Gone as of mid-March: The last two scheduled months, plus change, of the orchestra’s 51st season.

“We’ve canceled until May 10, so we’re still hoping, of course optimistically, that we’ll still get something in at the end of the season,” Francis explained. “Our season finishes around May 31st, so in some ways it’s a little easier for us than it is for orchestras who go 52 weeks, but it’s still, above all, heartbreaking that we can’t bring this wonderful music.”

If indeed it was the end of the season, the March 8 concert with pianist Joyce Yang soloing on the Rachmaninoff Piano Concerto No. 3, was one for the record books, according to Francis.

“That concert was just such a fantastic one. I really felt we were on the crest of a wave and flowing right through at a really high level. So to suddenly have that taken away, we all feel a little bereft of music-making.”

To stay as connected as possible, the organization has launched TFO at Home, a collection of isolation-made musician videos, blog posts and links to the weekly broadcasts of recorded TFO shows from the last two seasons.

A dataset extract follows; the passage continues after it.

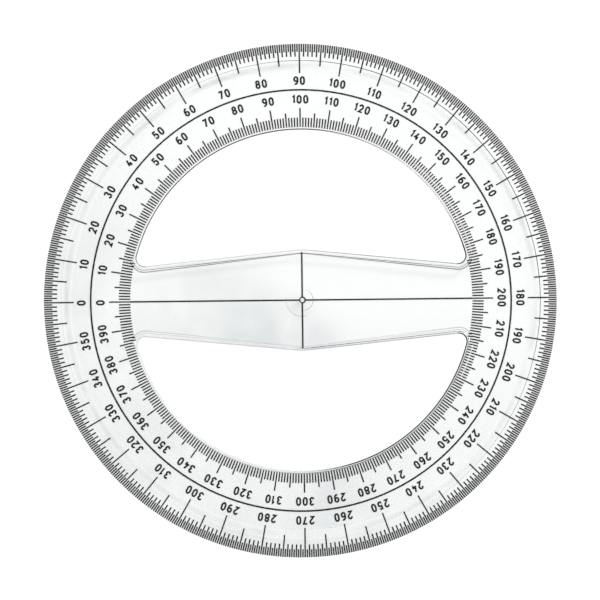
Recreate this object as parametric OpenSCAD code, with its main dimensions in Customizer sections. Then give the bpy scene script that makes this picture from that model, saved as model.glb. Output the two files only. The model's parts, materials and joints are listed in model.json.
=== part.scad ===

They air at 7 p.m. Thursdays on WSMR, with either Francis or associate conductor Daniel Black preceding each with a fresh five or 10-minute overview.

“So we’re trying to sort of re-create the concert experience – although we all know there’s nothing like the concert experience,” Francis says.

For the time being, the Maestro is safe at home with his wife and daughter, and busily making plans for the orchestra – plans that by necessity change day by day, hour by hour.

And he’s letting his beard grow. “I’ll be clean-shaven on my first concert,” he promises. “I’m not going to shave until then.

“I’ll look like Gandalf in a few weeks, I’m sure.”